Oil Study,  oil on panel 8" x 10", 2022
Last year, following my ‘Home Ground’ exhibition, I decided to take my camera to the canal over near West Bromwich, where I grew up, on a sunny Spring Saturday morning to see what I could find. I was hoping I may take some good photos that may serve to generate a few new compositional ideas. I was seeking to develop the formal ideas of 2 large paintings I had exhibited in ‘Home Ground’ which were based on the dynamic landscape beneath Spaghetti Junction. The intersecting lines and planes of the motorway, the canal and the bright winter light in this landscape had been a good vehicle to push some of my interest in creating landscape paintings that incorporated the language of abstract painting more aggressively. Think Richard Diebenkorn meets Ivon Hitchens meets Thomas Shiebitz. That’s what was in my mind at least! In visiting the canals in West Bromwich, I was hoping to find some more of those strong diagonal lines and geometric shapes that had excited me in the first 2 paintings.
'Winter Walk', oil on canvas, 120 x 150cms, 2021
However, the location proved much tamer and more rural this time around (how could I think it would not be compared to the crazy extremities of the landscape beneath Spaghetti Junction?), with the steep, grassy banks, towpaths and old arched bridges, and the fishermen along the bank waiting for the Saturday catch. And with the strong shadows and trees covered in bubbling hawthorn blossom it was all much more picturesque. Still, I enjoyed taking some photographs as I walked along the cut with my son and our dog, Buddy, and left with an open mind as to whether anything I had recorded might make its way into some new paintings.
'The Cut', oil on canvas, 50 x 60cms, 2022
'The Cut II', oil on canvas, 50 x 60cms, 2022
'The Cut III', oil on canvas, 60 x 80cms, 2022
I originally made 3 paintings quite quickly after my trip, not too large, of The Cut. I liked them, particularly the first one I made, where I felt I had captured an essence of the landscape in my paring down of any extraneous details. I was reminded a bit of Morandi’s Italian landscapes which I admire (and wish I could even come close to!), but at the same time I was a bit troubled about how traditional the other paintings looked compared to my original intentions, so I left things for a bit at that. 

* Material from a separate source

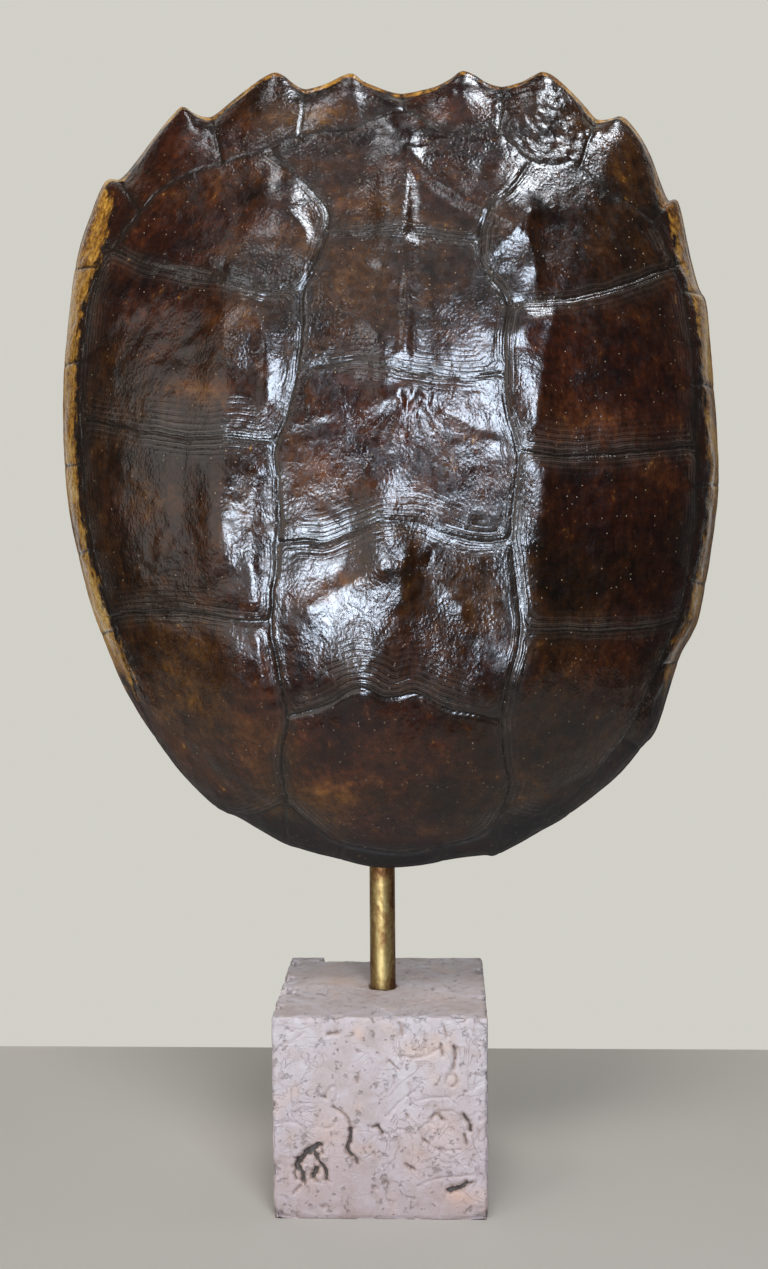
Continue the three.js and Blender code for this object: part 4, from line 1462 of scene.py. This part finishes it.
# Lights: place, target, size, brightness, colour, and what they act on: matt light, gloss or both.
LIGHTS = {
    "rear_panel": ((0, 0.19, 0.36), (0, 0, 0.36), (0.6, 0.72), 0.58, (1.0, 0.99, 0.92), "both"),
    "low_window": ((-0.32, -1.25, 0.18), (-0.02, 0, 0.32), (0.50, 0.46), 12.0, (0.86, 0.91, 1.0), "both"),
    "high_window": ((0.36, -1.12, 0.92), (0.03, 0, 0.38), (0.46, 0.62), 12.0, (0.86, 0.91, 1.0), "both"),
    "low_glint": ((-0.25, -1.24, 0.08), (-0.02, 0, 0.32), (0.42, 0.36), 34.0, (0.68, 0.82, 1.0), "gloss"),
    "high_glint": ((0.34, -1.10, 0.94), (0.03, 0, 0.38), (0.40, 0.50), 27.0, (0.64, 0.79, 1.0), "gloss"),
    "left_window": ((-0.57, -0.77, 1.3), (-0.05, 0, 0.4), (0.2, 0.36), 10.0, (0.90, 0.94, 1.0), "both"),
    "left_panel": ((-1.5, -1.1, 0.55), (0, 0, 0.35), (1.5, 1.6), 1.5, (1.0, 0.96, 0.92), "both"),
    "ceiling_panel": ((0, -0.55, 1.7), (0, 0, 0.4), (1.6, 1.0), 0.45, (0.95, 0.97, 1.0), "both"),
    "top_light": ((0, -0.75, 1.5), (0, 0, 0.1), (0.5, 0.3), 21.0, (1.0, 0.97, 0.94), "matt"),
    "right_ceiling_light": (
        (0.52, 0.05, 1.75), (0.1, 0.1, 0.45), (0.44, 0.26), 34.0, (0.86, 0.92, 1.0), "gloss"),
    "left_ceiling_light": (
        (-0.3, 0.1, 1.8), (0, 0.1, 0.45), (0.3, 0.12), 14.0, (0.92, 0.95, 1.0), "gloss"),
}


def build_stage(settings):
    build_floor(settings)
    for name, (place, target, size, brightness, colour, acts_on) in LIGHTS.items():
        add_light(name, place, target, size, settings.brightness * brightness, colour, acts_on)
    build_room(settings)
    bpy.context.scene.view_settings.view_transform = "Standard"
    build_camera()


# ---- settings, operators and panel ----

class ShellSettings(bpy.types.PropertyGroup):
    """Sizes and colours of the shell and its stand."""

    ring_spacing: FloatProperty(
        name="Ring spacing", description="Distance between growth rings", default=0.0026,
        min=0.001, max=0.01, subtype="DISTANCE", unit="LENGTH")
    seam_depth: FloatProperty(
        name="Seam depth", description="Depth of the deepest seams between scutes", default=0.0008,
        min=0, max=0.003, subtype="DISTANCE", unit="LENGTH")
    ring_depth: FloatProperty(
        name="Ring depth", description="Depth of the growth rings", default=0.0005, min=0,
        max=0.002, subtype="DISTANCE", unit="LENGTH")
    horn_colour: FloatVectorProperty(
        name="Horn colour", description="Colour of the horn in its middle tone",
        default=(0.035, 0.0115, 0.0033), size=3, min=0, max=1, subtype="COLOR")
    amber_colour: FloatVectorProperty(
        name="Amber colour", description="Colour of the thin horn along the edge",
        default=(0.40, 0.20, 0.028), size=3, min=0, max=1, subtype="COLOR")
    bone_colour: FloatVectorProperty(
        name="Bone colour", description="Colour of the bone inside", default=(0.60, 0.49, 0.33),
        size=3, min=0, max=1, subtype="COLOR")
    stone_colour: FloatVectorProperty(
        name="Stone colour", description="Colour of the block in its middle tone",
        default=(0.43, 0.385, 0.388), size=3, min=0, max=1, subtype="COLOR")
    brass_colour: FloatVectorProperty(
        name="Brass colour", description="Colour of the rod in its middle tone",
        default=(0.24, 0.160, 0.060), size=3, min=0, max=1, subtype="COLOR")
    putty_colour: FloatVectorProperty(
        name="Putty colour", description="Colour of the fixing putty",
        default=(0.27, 0.25, 0.215), size=3, min=0, max=1, subtype="COLOR")
    gloss_roughness: FloatProperty(
        name="Varnish roughness", description="Roughness of the smoothest varnished horn",
        default=0.17, min=0.02, max=1.0, subtype="FACTOR")


class StageSettings(bpy.types.PropertyGroup):
    """Floor, backdrop and lights."""

    backdrop_colour: FloatVectorProperty(
        name="Backdrop colour", description="Plain tone behind the object",
        default=(0.64, 0.63, 0.576), size=3, min=0, max=1, subtype="COLOR")
    floor_colour: FloatVectorProperty(
        name="Floor colour", description="Colour of the floor", default=(0.42, 0.395, 0.355),
        size=3, min=0, max=1, subtype="COLOR")
    brightness: FloatProperty(
        name="Brightness", description="Brightness of all lights together", default=1.0, min=0,
        max=20)
    room_light: FloatProperty(
        name="Room light", description="Strength of the even light from all round",
        default=0.05, min=0, max=10)


class TURTLE_OT_carapace(bpy.types.Operator):
    """Build the shell: horn outside, bone inside"""

    bl_idname = "turtle.carapace"
    bl_label = "Build Carapace"

    def execute(self, context):
        build_carapace(context.scene.turtle_shell)
        return {"FINISHED"}


class TURTLE_OT_rod(bpy.types.Operator):
    """Build the brass rod"""

    bl_idname = "turtle.rod"
    bl_label = "Build Rod"

    def execute(self, context):
        build_rod(context.scene.turtle_shell)
        return {"FINISHED"}


class TURTLE_OT_block(bpy.types.Operator):
    """Build the travertine block"""

    bl_idname = "turtle.block"
    bl_label = "Build Block"

    def execute(self, context):
        build_block(context.scene.turtle_shell)
        return {"FINISHED"}


class TURTLE_OT_putty(bpy.types.Operator):
    """Build the putty that holds the rod's upper end"""

    bl_idname = "turtle.putty"
    bl_label = "Build Putty"

    def execute(self, context):
        build_putty(context.scene.turtle_shell)
        return {"FINISHED"}


class TURTLE_OT_stage(bpy.types.Operator):
    """Build the floor, the backdrop, the lights and the camera"""

    bl_idname = "turtle.stage"
    bl_label = "Build Stage"

    def execute(self, context):
        build_stage(context.scene.turtle_stage)
        return {"FINISHED"}


class TURTLE_PT_panel(bpy.types.Panel):
    """Lists the shell's settings and operators"""

    bl_idname = "TURTLE_PT_panel"
    bl_label = "Turtle Shell"
    bl_space_type = "VIEW_3D"
    bl_region_type = "UI"
    bl_category = "Turtle Shell"

    def draw(self, context):
        for settings in (context.scene.turtle_shell, context.scene.turtle_stage):
            box = self.layout.box()
            for name in settings.__annotations__:
                box.prop(settings, name)
        for operator in OPERATORS:
            self.layout.operator(operator.bl_idname)


OPERATORS = (TURTLE_OT_carapace, TURTLE_OT_rod, TURTLE_OT_block, TURTLE_OT_putty, TURTLE_OT_stage)
CLASSES = (ShellSettings, StageSettings, *OPERATORS, TURTLE_PT_panel)


def register():
    for each in CLASSES:
        bpy.utils.register_class(each)
    bpy.types.Scene.turtle_shell = PointerProperty(type=ShellSettings)
    bpy.types.Scene.turtle_stage = PointerProperty(type=StageSettings)


def unregister():
    del bpy.types.Scene.turtle_stage
    del bpy.types.Scene.turtle_shell
    for each in reversed(CLASSES):
        bpy.utils.unregister_class(each)


def main():
    register()
    bpy.ops.turtle.carapace()
    bpy.ops.turtle.rod()
    bpy.ops.turtle.block()
    bpy.ops.turtle.putty()
    bpy.ops.turtle.stage()


if __name__ == "__main__":
    main()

During my recent time off work, I returned to the photos and made a small oil study (top of post) based on one of a young guy zipping along the canal towpath on his electric scooter against a glorious background of lush, hawthorn blossomed trees against the blue sky. I was excited by this lovely small study- it had a joy to it I seldom arrive at and there was something defiant and fun about the guy on his scooter that I really liked, so I decided to make a much larger painting based on it. It incorporated more detail, and I tried to capture the spirit of the small study, but I don’t think I did, but I do like it still. It had to become its own thing and ended up with quite a different character, one with a slightly melancholic undertow which is more familiar.  But I still prefer the small one. 

'The Cut IV', oil on canvas, 110 x 150cms, 2022
With both these paintings, however, I am excited to see in a less self-conscious way than other recent attempts, the re-introduction of the figure into some of my work. The figure just appeared without me even thinking about it during the period I spent making lots of small, experimental studies (30 in all). 
'The Cut V', oil on canvas, 50 x 60cms, 2023

As it did in this other new painting (above) of this man fishing on the canal bank with the factories behind him as a backdrop. The juxtaposition of this, the man against the factories, perhaps they are where he once worked but is now replaced by one of the huge transit depots that populate the former industrial sites of Black Country creates a tension and a quiet political dimension I like. 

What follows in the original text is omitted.